# Petco



## raccoonskitchen (Apr 30, 2009)

is that a good place to learn grooming? 

or maybe pet smart?


----------



## SMoore (Nov 9, 2007)

Places like that are only as good as their employees and with that being said it's going to be completely random from store to store.

I know with Petsmart they will actually send you to a grooming school, you do not have to pay for it but you sign a 2 year contract with the company.

With Petco you learn from "experienced" groomers but the person training you may have 10 or 15 years of experience or they might only have 2 or 3, so it really depends and you sign a 1 year contract through Petco.

I'm working at Petco and I enjoy it, i have a very experienced person training me and constantly learning new things daily. I started out as a bather and was eventually offered a grooming position.
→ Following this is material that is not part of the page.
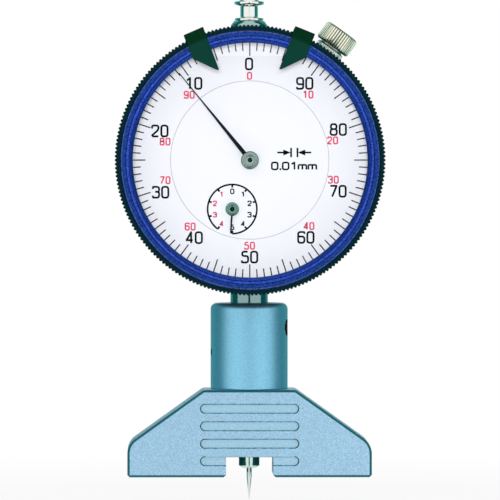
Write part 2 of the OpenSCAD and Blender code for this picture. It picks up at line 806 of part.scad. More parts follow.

I still think going to a school yourself is much better. I wish there was a decent one in the area I live in but unfortunately there is not.


----------



## Raggs (Jan 10, 2007)

Petco has gotten better, but as far as I know Petsmart grooms according to how they think dogs should look.

I say no to Petsmart, but look into Petco. They are different everywhere...

Best bet is to look into local shops in your area and see if anyone is willing to train you.


----------



## csk (May 24, 2009)

I just got a job at a SoCal PetCo doing bathing. The mgr told me they have regional grooming classes lasting 4-6 weeks.


----------



## ThoseWordsAtBest (Mar 18, 2009)

SMoore said:


> Places like that are only as good as their employees and with that being said it's going to be completely random from store to store.
> 
> I know with Petsmart they will actually send you to a grooming school, you do not have to pay for it but you sign a 2 year contract with the company.
> 
> ...


I went through the PetSmart academy. They just send you to another PetSmart salon where a manager who wants extra money teaches you how to groom. You either get lucky and get a good manager, or you don't, like me, and end up with a catty manager with too many girls in the class and not enough dogs to actually get experience on. I left the 4 weeks academy having never touched a poodle, cocker, or scottie. The next 8 weeks I groomed "under" our manager, where I got dogs scheduled but groomed them while she was doing her own grooming, and she had more interest in grooming her dogs and leaving than helping me at all. 

PetSmart is really a crap shoot. In our salon we had 99% idiots that hadn't the slightest idea what they were doing, and one girl who was actually a really great groomer. But she paid her way through grooming school and had worked in a salon for 8 years previous. And then I've been to other PetSmart salons and these ladies cranked out no less than show quality grooms on each dog.


----------



## GroovyGroomer777 (Aug 21, 2008)

If you want to learn how to groom and you cannot afford or find a grooming school - then yes, go for it. It is a good way to gain experience, and with all the stresses involved, you will really know whether or not grooming is cut out for you. Either store - they are both corporate, so you have to follow idiotic rules at both places. 

I started at Petsmart years ago and it was a stepping stone. I had a great manager who had 20+ years experience. He was a terrific mentor. Then when I felt I could go on my own, I did, and I was prepared for how I wanted to do things (basically, I knew how I did NOT want to do things....) But, they paid my way, and had good health bennies.


----------